The Federal Government’s annual tax forum will be pushed back three months as part of an promise the Labor Party made with independent MPs.
Treasurer Wayne Swan used Twitter to announce the forum will be held on October 4 and 5, with 150 representatives from business, unions, community groups and state governments.
Normally held by June 30, the delay was part of a deal Labor struck with independent MPs Rob Oakeshott and Tony Windsor during the 2010 election to form minority government.
The forum is set to cover personal tax, transfer payments, business tax, state taxes, environmental and social taxes, and tax system governance.

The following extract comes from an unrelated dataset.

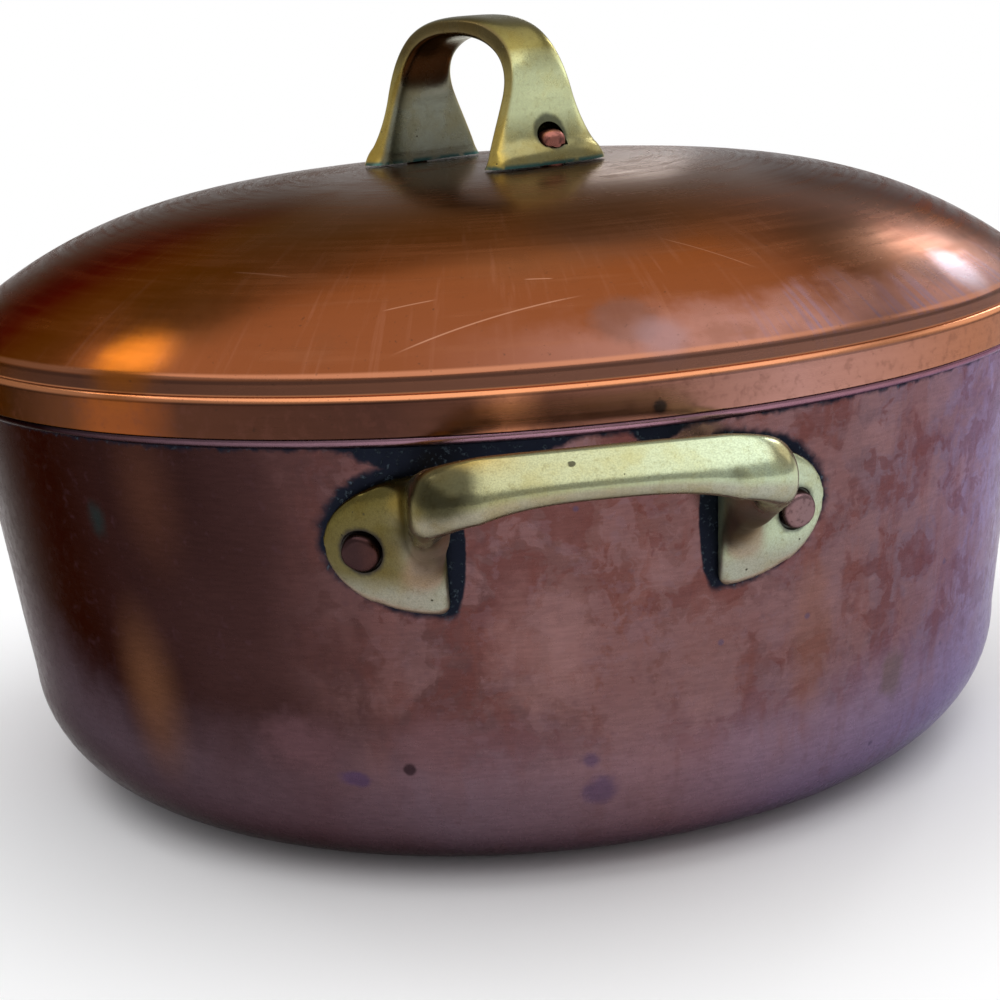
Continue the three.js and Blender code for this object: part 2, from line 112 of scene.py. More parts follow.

Prime Minister Julia Gillard has indicated she’s determined to start reforming the tax system prior to the forum, stating she doesn’t intend to engage in “days of inaction”.

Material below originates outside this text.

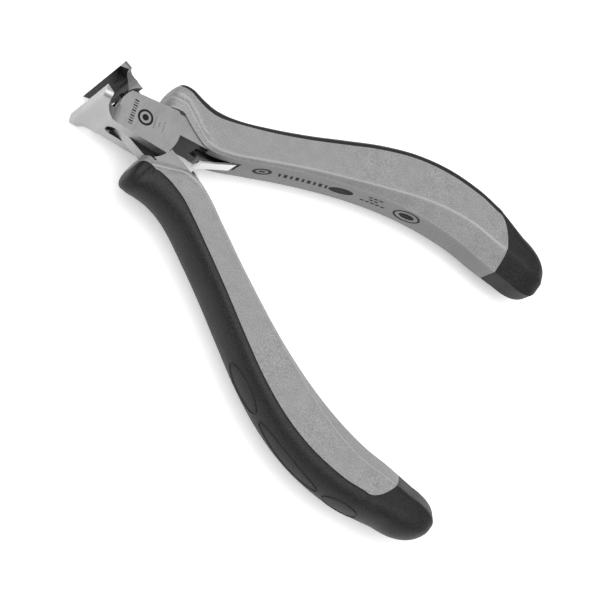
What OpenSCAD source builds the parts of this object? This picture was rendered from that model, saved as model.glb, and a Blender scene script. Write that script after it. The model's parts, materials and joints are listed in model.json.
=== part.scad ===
// End cutter for electronics work: a box-joint steel head with wide end-cutting jaws,
// two leaf springs and two-part handle grips.
// Origin: on the pivot axis, at the lower ground face of the box joint.
// +X points to the jaws, +Z along the pivot axis. Both halves are drawn closed, one each side
// of the XZ plane, and are turned apart by half of the opening angle.

/* [Pose] */
// Angle between the two halves in the sprung-open rest pose
opening = 26; // [6:1:26]

/* [Box joint] */
// Thickness of the box joint along the pivot
box_t = 8.8; // [8:0.1:10]
// Width of the box joint across the tool, at the pivot
box_w = 10; // [9.6:0.1:10.8]
// Radius of the cheeks' front edge about the pivot
cheek_front_r = 6.6; // [6:0.1:6.7]
// Radius of the cheeks' rear edge about the pivot
cheek_rear_r = 9.2; // [8.5:0.1:9.3]
// Thickness of the tongue that passes through the box
tongue_t = 3.2; // [3:0.1:4]
// Radius of the tongue's round boss
boss_r = 5.7; // [5:0.05:5.9]
// Radius of the pivot pin
pin_r = 2.1; // [1.8:0.1:2.6]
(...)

The Government is aiming to take carbon pricing legislation to Parliament in the second half of 2011.
Tax cuts for low and middle income earners, welfare reform, industry assistance and renewable energy programs are expected to be included in the final carbon pricing package.
The Government is also working with industry on the final details of its minerals resource rent tax, and will introduce a one-off flood recovery tax by 2012.
In the lead-up to the tax forum, there will be a discussion paper and website on reform.
Meanwhile, tax experts have warned the tax forum may prove to be a disappointment, criticising the two-day timeframe and claiming key issues have been left off the agenda.
Dr Niv Tadmore, who heads up Clayton Utz’s Melbourne tax practice, says the issue deserves a week of discussions, and is disappointed the goods and services tax and carbon tax are not on the list of topics to be discussed.
Taxation Institute tax counsel Deepti Paton agrees everything needs to be on the table, including GST and the carbon tax, and is disappointed the Government hasn’t followed its calls for working groups to be established beforehand to discuss issues in order to present outcomes at the wider summit.
Tadmore’s wish list for the summit includes looking at ways to reduce the system’s complexity and increasing its efficiency, a study of company and individual tax rates, greater checks and balances for the tax office, and clarifying how tax issues can come onto the agenda.
Paton is keen for a look at “poorly designed” state taxes and the relationship between the Federal and state tax systems.
SME lobby groups are also likely to push for payroll tax to be thoroughly discussed at the summit.